Quantum Random Number Generation (QRNG)

Random numbers play a vital role in creating secure cryptographic keys. Traditional methods of generating random numbers can sometimes be predictable if someone knows the rules used to make them. But with quantum mechanics, we get true randomness. This means we can create completely unpredictable numbers, even if someone knows the process. We use special quantum processes, like the natural decay of atoms, the emission of photons, or tiny fluctuations in the quantum vacuum. These processes give us truly random numbers, which are essential for making cryptographic keys. Because they're truly random, someone can't guess or predict them, making our keys extra secure against attackers.

Uncertainty Principle

The Uncertainty Principle, discovered by Werner Heisenberg in 1927, is a fundamental concept in quantum mechanics. It states that certain pairs of physical properties, like the position and momentum of a particle, cannot both be precisely known at the same time. In other words, the more accurately we know one of these properties, the less accurately we can know the other.

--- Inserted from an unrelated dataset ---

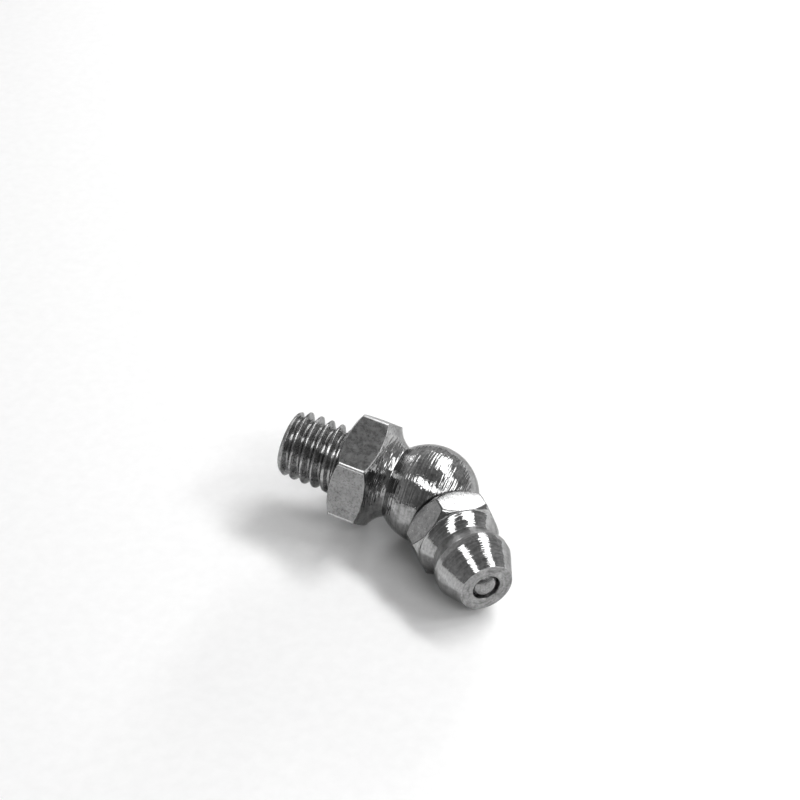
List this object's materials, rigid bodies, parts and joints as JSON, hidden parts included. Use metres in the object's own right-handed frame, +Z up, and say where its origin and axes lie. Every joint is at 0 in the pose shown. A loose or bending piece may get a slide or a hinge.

Imagine trying to measure the position and speed of a tiny particle, like an electron. According to the Uncertainty Principle:

  • If we measure the position of the electron very precisely, we'll have less certainty about its speed.
  • Alternatively, if we measure the speed very precisely, we won't know exactly where the electron is located.

This principle arises because the act of measuring one property of a particle disturbs its other properties. For example, shining light on the electron to measure its position changes its momentum.

Transitioning to Quantum-Safe Encryption

As quantum computing advances, organisations must shift towards encryption methods that can withstand quantum threats. This transition involves adapting various technologies, like Quantum Random Number Generators (QRNG) and Quantum Key Distribution (QKD), alongside robust encryption hardware. These measures are essential for safeguarding sensitive data and maintaining business operations in the face of evolving security challenges posed by quantum technology. As quantum computing becomes more powerful, traditional encryption methods face increasing vulnerabilities. By investing in quantum-safe encryption platforms, businesses can ensure data security in the ever-evolving landscape of cybersecurity threats.

Challenges and Future Directions

In quantum-safe encryption and quantum computing encompass overcoming obstacles while charting pathways for advancement. Key challenges include developing encryption algorithms resilient against quantum threats, effectively integrating solutions into existing systems, managing resource-intensive requirements, and establishing robust quantum communication infrastructure. Looking ahead, standardising quantum-safe encryption algorithms, advancing quantum hardware, facilitating integration with classical systems, prioritising education and awareness, and fostering global collaboration are essential future directions. By addressing these challenges and pursuing these directions, the field can achieve greater resilience in data security, ensuring readiness for the transformative potential of quantum computing.